After Dinah’s rape by Shechem, her brothers adopt a stratagem to facilitate avenging her honor. They demand that all the men of the town undergo circumcision as a precondition for a part between the two sides. This makes it possible for Simeon and Levi to kill all of them on the third day, “when they were sore” (Gen. xxiv 13-26). Circumcision applies to the organ with which Shechem had sinned and constitutes a sort of inverted rape performed by the brothers on the resides of the city whose prince had raped their sister.

 

We may have a case of punishment of a woman’s sexual organs in the story of Phinehas’ zealotry when he pierces Cozbi the daughter of Zur through her body (‎קֳבָתָהּ) (Num. xxv 8).

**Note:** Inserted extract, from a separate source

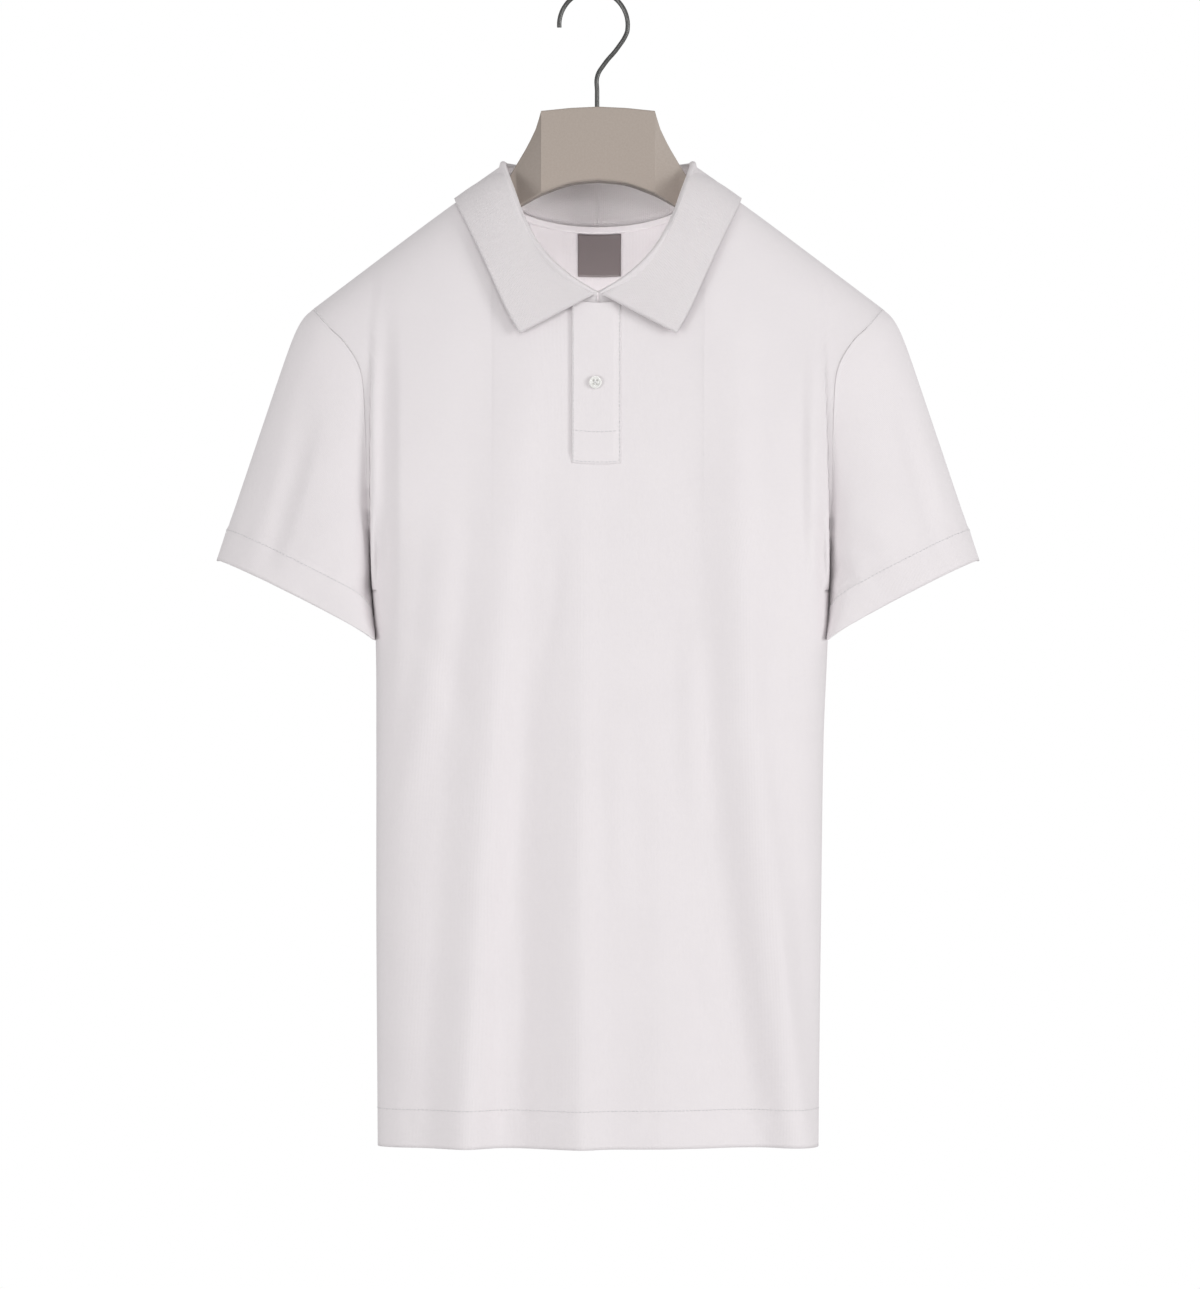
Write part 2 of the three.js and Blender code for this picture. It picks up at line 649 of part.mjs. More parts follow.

Assuming that the transgression of Zimri son of Salu and Cozbi was sexual (see Num. xxxi 15-18), and that ‎קֳבָתָהּ means “her belly” (see Deut. xviii 3)—the NJPS and NRSV rendering—or even “her groin” (Jerusalem Bible)—Phinehas aims his blow at the inner organ that was implicated by Cozbi’s adultery. The Talmudic sages carry this even further and apply it to Zimri as well: “He [Phinehas] succeeded [in driving his spear] exactly through the sexual organs of the man and the woman” (The Babylonian Talmud, Sanhedrin 82, 2 [ed. I. Epstein]). (Yael Shemesh, “Punishment of the Offending Organ in Biblical Literature,” Vetus Testamentum 55 no. 3 [July 2005]: 350)

 

Another common translation of ‎קֳבָתָהּ is “her shrine.” Based on etymology, qevah and qovah have to refer to a hollow or penetrable organ—which pretty much limits them to stomach, uterus, or vagina. Note the rendering of the ancient versions: LXX, in mêtras (= womb); Vulgate, in locis genitalibus. Clearly the choice of the owrd was dictated by the use of qubbah in the first half of the verse. (Ibid., 350 n. 30)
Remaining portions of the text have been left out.